- Data segment -
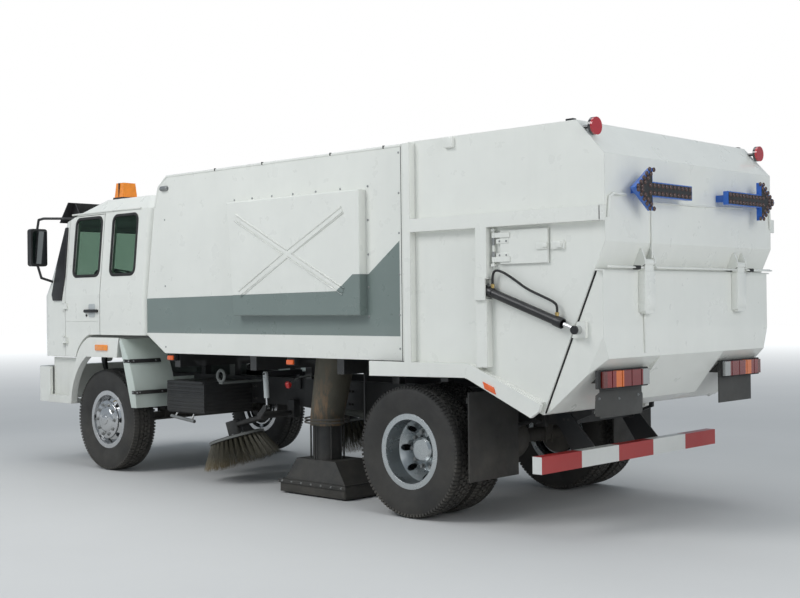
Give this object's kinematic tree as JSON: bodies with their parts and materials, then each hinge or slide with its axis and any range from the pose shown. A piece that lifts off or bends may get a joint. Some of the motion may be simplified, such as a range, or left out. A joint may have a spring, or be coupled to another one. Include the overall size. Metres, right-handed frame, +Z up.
{
  "type": "street sweeper truck",
  "caption": "Two-axle street sweeper truck with forward cab, engine house, tipping debris hopper with hydraulic tailgate, suction nozzles and side brushes",
  "frame": {"origin": "on the ground under the middle of the overall box", "axes": "+X towards the cab's front, +Y to the truck's left, +Z up"},
  "size_m": [7.4, 2.77, 2.89],
  "materials": {
    "white_paint": "gloss",
    "dark_steel": "satin",
    "grey_steel": "satin",
    "cast_axle": "matte",
    "tyre": "matte",
    "front_rim": "gloss",
    "rear_rim": "satin",
    "cab_glass": "gloss",
    "chrome_rod": "polished",
    "bristle": "matte",
    "bar_red": "gloss",
    "lamp_clear": "gloss",
    "lamp_red": "gloss",
    "lamp_amber": "gloss",
    "black_rubber": "matte",
    "tube_rubber": "matte",
    "seat_fabric": "matte",
    "black_plastic": "satin",
    "board_blue": "gloss"
  },
  "bodies": {
    "chassis": {"chassis_frame": "dark_steel", "front_axle": "cast_axle", "rear_axle": "cast_axle", "springs": "dark_steel", "engines": "cast_axle", "battery_box": "grey_steel", "fuel_tank": "grey_steel", "underride_bar": "bar_red", "bumper": "white_paint", "headlamps": "lamp_clear", "front_fender_left": "white_paint", "front_fender_right": "white_paint", "mudflaps": "black_rubber", "house_shell": "white_paint", "house_panels": "white_paint", "suction_tubes": "tube_rubber", "suction_nozzles": "dark_steel"},
    "cab": {"cab_shell": "white_paint", "cab_glass": "cab_glass", "seats": "seat_fabric", "dashboard": "black_plastic", "mirrors": "black_plastic", "sun_visor": "black_plastic", "beacons": "lamp_amber"},
    "hopper": {"hopper_shell": "white_paint", "hopper_frame": "white_paint", "arrow_boards": "board_blue", "roof_lamps": "lamp_red"},
    "side_hatch": {"access_door": "white_paint"},
    "tailgate": {"gate_shell": "white_paint", "tail_lamps": "lamp_red", "lamp_brackets": "black_plastic"},
    "tip_barrel_body": {"tip_barrel": "dark_steel"},
    "tip_rod_body": {"tip_rod": "chrome_rod"},
    "steer_knuckle_left": {"knuckle_left": "dark_steel"},
    "wheel_front_left": {"tyre_front_left": "tyre", "rim_front_left": "front_rim"},
    "wheels_rear_left": {"tyres_rear_left": "tyre", "rims_rear_left": "rear_rim"},
    "cab_door_left": {"door_left": "white_paint", "door_glass_left": "cab_glass"},
    "gate_barrel_left_body": {"gate_barrel_left": "dark_steel"},
    "gate_rod_left_body": {"gate_rod_left": "chrome_rod"},
    "brush_arm_left_body": {"brush_arm_left": "dark_steel"},
    "side_brush_left": {"brush_left": "bristle"},
    "brush_barrel_left_body": {"brush_barrel_left": "grey_steel"},
    "brush_rod_left_body": {"brush_rod_left": "chrome_rod"},
    "steer_knuckle_right": {"knuckle_right": "dark_steel"},
    "wheel_front_right": {"tyre_front_right": "tyre", "rim_front_right": "front_rim"},
    "wheels_rear_right": {"tyres_rear_right": "tyre", "rims_rear_right": "rear_rim"},
    "cab_door_right": {"door_right": "white_paint", "door_glass_right": "cab_glass"},
    "gate_barrel_right_body": {"gate_barrel_right": "dark_steel"},
    "gate_rod_right_body": {"gate_rod_right": "chrome_rod"},
    "brush_arm_right_body": {"brush_arm_right": "dark_steel"},
    "side_brush_right": {"brush_right": "bristle"},
    "brush_barrel_right_body": {"brush_barrel_right": "grey_steel"},
    "brush_rod_right_body": {"brush_rod_right": "chrome_rod"}
  },
  "joints": [
    {"name": "hopper_tip", "type": "hinge", "parent": "chassis", "child": "hopper", "pos_m": [-2.9, 0, 0.84], "axis": [0, -1, 0], "range_deg": [0, 45]},
    {"name": "tailgate_swing", "type": "hinge", "parent": "hopper", "child": "tailgate", "pos_m": [-3.572, 0, 1.895], "axis": [0, 1, 0], "range_deg": [0, 50]},
    {"name": "cab_tilt", "type": "hinge", "parent": "chassis", "child": "cab", "pos_m": [3.5, 0, 1.06], "axis": [0, 1, 0], "range_deg": [0, 45]},
    {"name": "side_hatch_swing", "type": "hinge", "parent": "hopper", "child": "side_hatch", "pos_m": [-2.65, 1.195, 2.02], "axis": [0, 0, -1], "range_deg": [0, 100]},
    {"name": "tip_barrel_turn", "type": "hinge", "parent": "chassis", "child": "tip_barrel_body", "pos_m": [-1, 0, 0.66], "axis": [0, 1, 0], "range_deg": [0, 8]},
    {"name": "tip_rod_slide", "type": "slide", "parent": "tip_barrel_body", "child": "tip_rod_body", "axis": [-0.9705, 0, 0.241], "range_m": [0, 0.33]},
    {"name": "steer_left", "type": "hinge", "parent": "chassis", "child": "steer_knuckle_left", "pos_m": [2.4, 0.86, 0.506], "axis": [0, 0, 1], "range_deg": [-32, 32]},
    {"name": "steer_right", "type": "hinge", "parent": "chassis", "child": "steer_knuckle_right", "pos_m": [2.4, -0.86, 0.506], "axis": [0, 0, 1], "range_deg": [-33, 33]},
    {"name": "front_wheel_turn_left", "type": "hinge", "parent": "steer_knuckle_left", "child": "wheel_front_left", "pos_m": [2.4, 0.99, 0.506], "axis": [0, 1, 0], "continuous": true},
    {"name": "rear_wheels_turn_left", "type": "hinge", "parent": "chassis", "child": "wheels_rear_left", "pos_m": [-1.8, 0.935, 0.506], "axis": [0, 1, 0], "continuous": true},
    {"name": "cab_door_swing_left", "type": "hinge", "parent": "cab", "child": "cab_door_left", "pos_m": [3.076, 1.188, 1.12], "axis": [0, 0.0527, -0.9986], "range_deg": [0, 70]},
    {"name": "gate_barrel_turn_left", "type": "hinge", "parent": "hopper", "child": "gate_barrel_left_body", "pos_m": [-2.567, 1.212, 1.727], "axis": [0, 1, 0], "range_deg": [0, 8]},
    {"name": "gate_rod_slide_left", "type": "slide", "parent": "gate_barrel_left_body", "child": "gate_rod_left_body", "axis": [-0.9414, 0, -0.3373], "range_m": [0, 0.42]},
    {"name": "brush_lift_left", "type": "hinge", "parent": "chassis", "child": "brush_arm_left_body", "pos_m": [0.32, 0.7, 0.64], "axis": [0, -1, 0], "range_deg": [-5, 12]},
    {"name": "brush_turn_left", "type": "hinge", "parent": "brush_arm_left_body", "child": "side_brush_left", "pos_m": [0.8, 0.75, 0.42], "axis": [0.2747, 0.0838, 0.9579], "continuous": true},
    {"name": "brush_barrel_turn_left", "type": "hinge", "parent": "chassis", "child": "brush_barrel_left_body", "pos_m": [0.26, 0.85, 1.015], "axis": [0, 1, 0], "range_deg": [-1.5, 3]},
    {"name": "brush_rod_slide_left", "type": "slide", "parent": "brush_barrel_left_body", "child": "brush_rod_left_body", "axis": [-0.0676, 0, -0.9977], "range_m": [-0.0085, 0.0205]},
    {"name": "front_wheel_turn_right", "type": "hinge", "parent": "steer_knuckle_right", "child": "wheel_front_right", "pos_m": [2.4, -0.99, 0.506], "axis": [0, 1, 0], "continuous": true},
    {"name": "rear_wheels_turn_right", "type": "hinge", "parent": "chassis", "child": "wheels_rear_right", "pos_m": [-1.8, -0.935, 0.506], "axis": [0, 1, 0], "continuous": true},
    {"name": "cab_door_swing_right", "type": "hinge", "parent": "cab", "child": "cab_door_right", "pos_m": [3.076, -1.188, 1.12], "axis": [0, 0.0527, 0.9986], "range_deg": [0, 70]},
    {"name": "gate_barrel_turn_right", "type": "hinge", "parent": "hopper", "child": "gate_barrel_right_body", "pos_m": [-2.567, -1.212, 1.727], "axis": [0, 1, 0], "range_deg": [0, 8]},
    {"name": "gate_rod_slide_right", "type": "slide", "parent": "gate_barrel_right_body", "child": "gate_rod_right_body", "axis": [-0.9414, 0, -0.3373], "range_m": [0, 0.42]},
    {"name": "brush_lift_right", "type": "hinge", "parent": "chassis", "child": "brush_arm_right_body", "pos_m": [0.32, -0.7, 0.64], "axis": [0, -1, 0], "range_deg": [-5, 12]},
    {"name": "brush_turn_right", "type": "hinge", "parent": "brush_arm_right_body", "child": "side_brush_right", "pos_m": [0.8, -0.75, 0.42], "axis": [0.2747, -0.0838, 0.9579], "continuous": true},
    {"name": "brush_barrel_turn_right", "type": "hinge", "parent": "chassis", "child": "brush_barrel_right_body", "pos_m": [0.26, -0.85, 1.015], "axis": [0, 1, 0], "range_deg": [-1.5, 3]},
    {"name": "brush_rod_slide_right", "type": "slide", "parent": "brush_barrel_right_body", "child": "brush_rod_right_body", "axis": [-0.0676, 0, -0.9977], "range_m": [-0.0085, 0.0205]}
  ],
  "couplings": [
    {"joint": "tip_barrel_turn", "follows": "hopper_tip", "ratio": 0.157},
    {"joint": "tip_rod_slide", "follows": "hopper_tip", "m_per_rad": 0.398},
    {"joint": "steer_right", "follows": "steer_left", "ratio": 1},
    {"joint": "gate_barrel_turn_left", "follows": "tailgate_swing", "ratio": 0.125},
    {"joint": "gate_rod_slide_left", "follows": "tailgate_swing", "m_per_rad": 0.4657},
    {"joint": "brush_barrel_turn_left", "follows": "brush_lift_left", "ratio": 0.215},
    {"joint": "brush_rod_slide_left", "follows": "brush_lift_left", "m_per_rad": 0.0925},
    {"joint": "gate_barrel_turn_right", "follows": "tailgate_swing", "ratio": 0.125},
    {"joint": "gate_rod_slide_right", "follows": "tailgate_swing", "m_per_rad": 0.4657},
    {"joint": "brush_barrel_turn_right", "follows": "brush_lift_right", "ratio": 0.215},
    {"joint": "brush_rod_slide_right", "follows": "brush_lift_right", "m_per_rad": 0.0925}
  ]
}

- Goal of the exercise -
Copy each line above where the string "materials" occurs.

- Answer for the task -
Give this object's kinematic tree as JSON: bodies with their parts and materials, then each hinge or slide with its axis and any range from the pose shown. A piece that lifts off or bends may get a joint. Some of the motion may be simplified, such as a range, or left out. A joint may have a spring, or be coupled to another one. Include the overall size. Metres, right-handed frame, +Z up.
  "materials": {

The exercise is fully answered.